Data:

-- start --

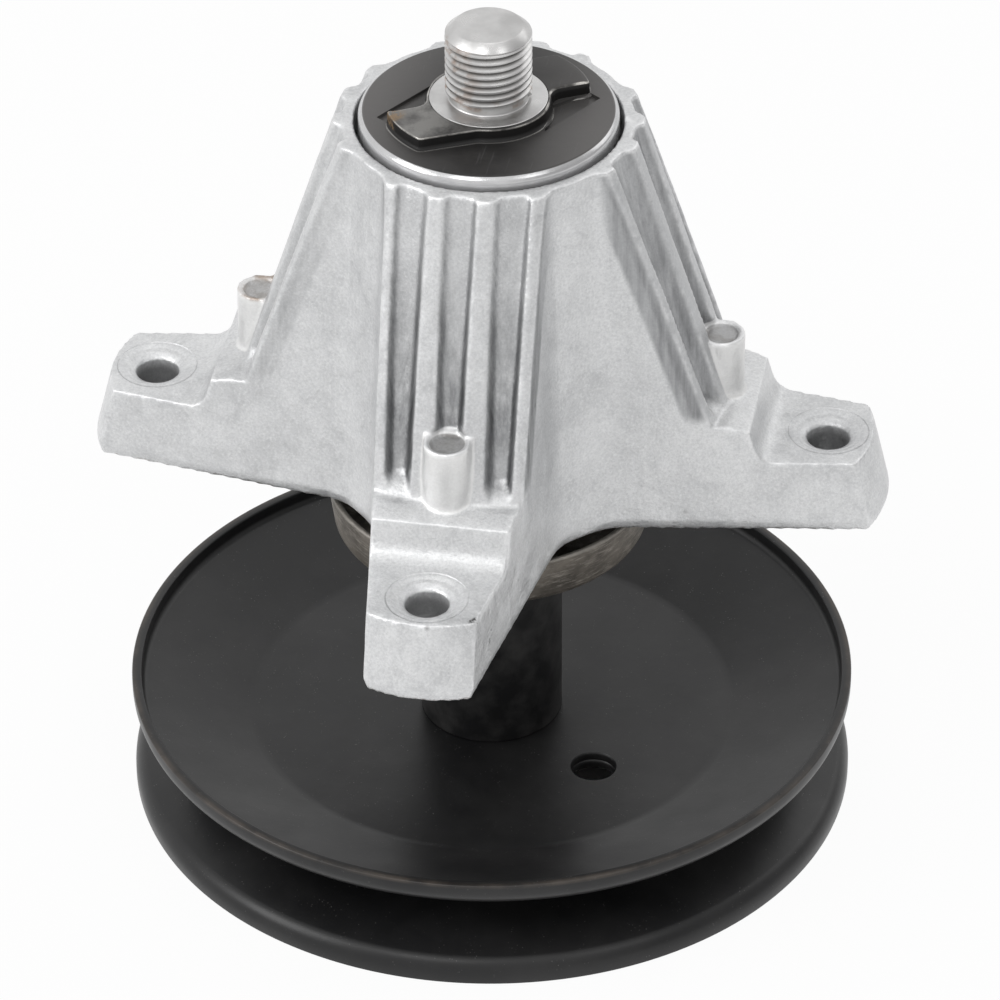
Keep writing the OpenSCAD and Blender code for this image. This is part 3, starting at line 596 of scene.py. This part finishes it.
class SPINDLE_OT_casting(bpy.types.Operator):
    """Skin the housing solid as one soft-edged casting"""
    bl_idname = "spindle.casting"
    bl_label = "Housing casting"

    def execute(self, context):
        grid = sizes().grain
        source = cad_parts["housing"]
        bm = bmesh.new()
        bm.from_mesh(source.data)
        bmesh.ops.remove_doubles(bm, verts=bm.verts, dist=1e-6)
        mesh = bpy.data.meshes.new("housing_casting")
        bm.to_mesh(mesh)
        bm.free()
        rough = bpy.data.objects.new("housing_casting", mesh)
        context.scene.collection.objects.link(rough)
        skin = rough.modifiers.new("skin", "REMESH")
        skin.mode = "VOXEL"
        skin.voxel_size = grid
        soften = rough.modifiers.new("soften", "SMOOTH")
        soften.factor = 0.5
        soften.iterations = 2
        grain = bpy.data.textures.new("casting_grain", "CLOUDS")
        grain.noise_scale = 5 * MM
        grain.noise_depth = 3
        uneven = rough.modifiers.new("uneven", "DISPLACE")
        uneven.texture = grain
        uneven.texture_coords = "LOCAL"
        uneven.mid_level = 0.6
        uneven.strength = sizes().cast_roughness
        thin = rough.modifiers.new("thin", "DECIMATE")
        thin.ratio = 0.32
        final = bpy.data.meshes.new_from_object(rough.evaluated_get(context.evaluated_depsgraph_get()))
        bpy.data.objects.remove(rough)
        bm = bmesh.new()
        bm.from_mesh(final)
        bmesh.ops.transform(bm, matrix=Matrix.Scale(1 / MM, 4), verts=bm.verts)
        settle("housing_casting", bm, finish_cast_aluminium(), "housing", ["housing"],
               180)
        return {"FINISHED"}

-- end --

The exercise: Reproduce every line of the data verbatim.

Result:
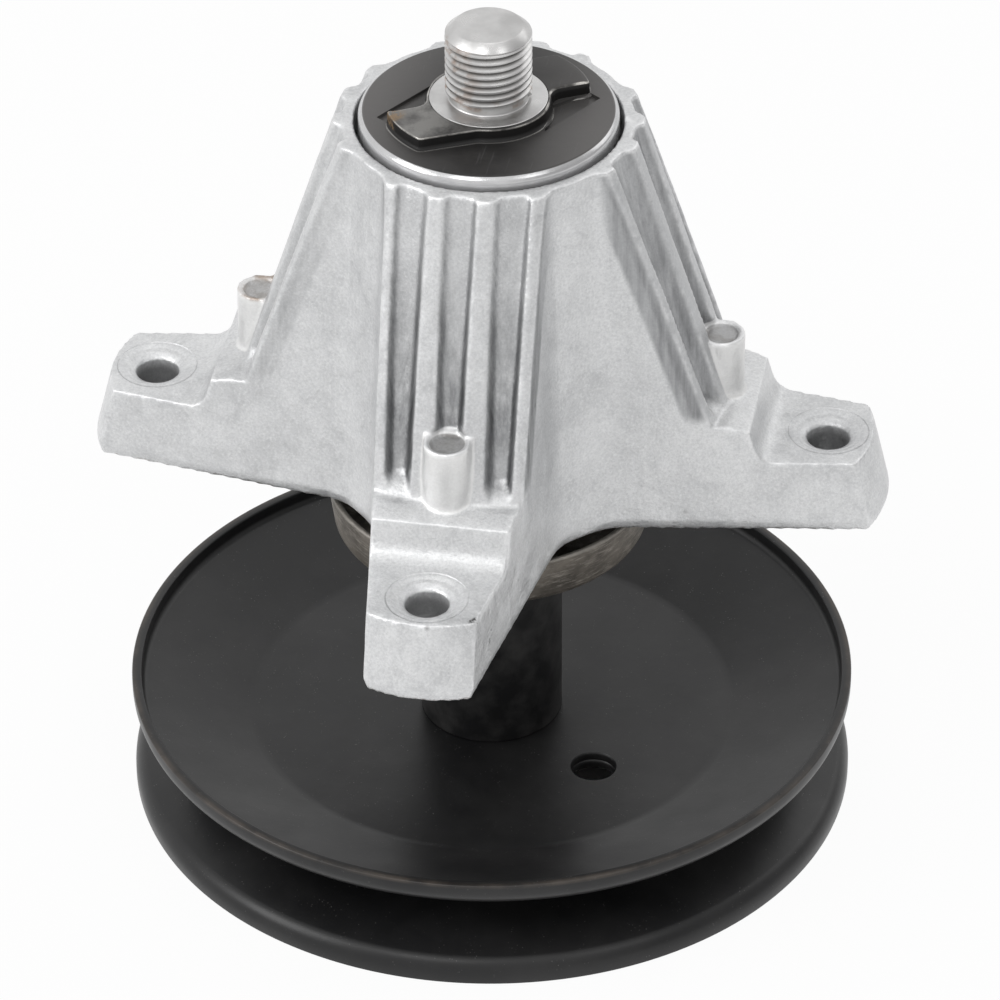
Keep writing the OpenSCAD and Blender code for this image. This is part 3, starting at line 596 of scene.py. This part finishes it.
class SPINDLE_OT_casting(bpy.types.Operator):
    """Skin the housing solid as one soft-edged casting"""
    bl_idname = "spindle.casting"
    bl_label = "Housing casting"

    def execute(self, context):
        grid = sizes().grain
        source = cad_parts["housing"]
        bm = bmesh.new()
        bm.from_mesh(source.data)
        bmesh.ops.remove_doubles(bm, verts=bm.verts, dist=1e-6)
        mesh = bpy.data.meshes.new("housing_casting")
        bm.to_mesh(mesh)
        bm.free()
        rough = bpy.data.objects.new("housing_casting", mesh)
        context.scene.collection.objects.link(rough)
        skin = rough.modifiers.new("skin", "REMESH")
        skin.mode = "VOXEL"
        skin.voxel_size = grid
        soften = rough.modifiers.new("soften", "SMOOTH")
        soften.factor = 0.5
        soften.iterations = 2
        grain = bpy.data.textures.new("casting_grain", "CLOUDS")
        grain.noise_scale = 5 * MM
        grain.noise_depth = 3
        uneven = rough.modifiers.new("uneven", "DISPLACE")
        uneven.texture = grain
        uneven.texture_coords = "LOCAL"
        uneven.mid_level = 0.6
        uneven.strength = sizes().cast_roughness
        thin = rough.modifiers.new("thin", "DECIMATE")
        thin.ratio = 0.32
        final = bpy.data.meshes.new_from_object(rough.evaluated_get(context.evaluated_depsgraph_get()))
        bpy.data.objects.remove(rough)
        bm = bmesh.new()
        bm.from_mesh(final)
        bmesh.ops.transform(bm, matrix=Matrix.Scale(1 / MM, 4), verts=bm.verts)
        settle("housing_casting", bm, finish_cast_aluminium(), "housing", ["housing"],
               180)
        return {"FINISHED"}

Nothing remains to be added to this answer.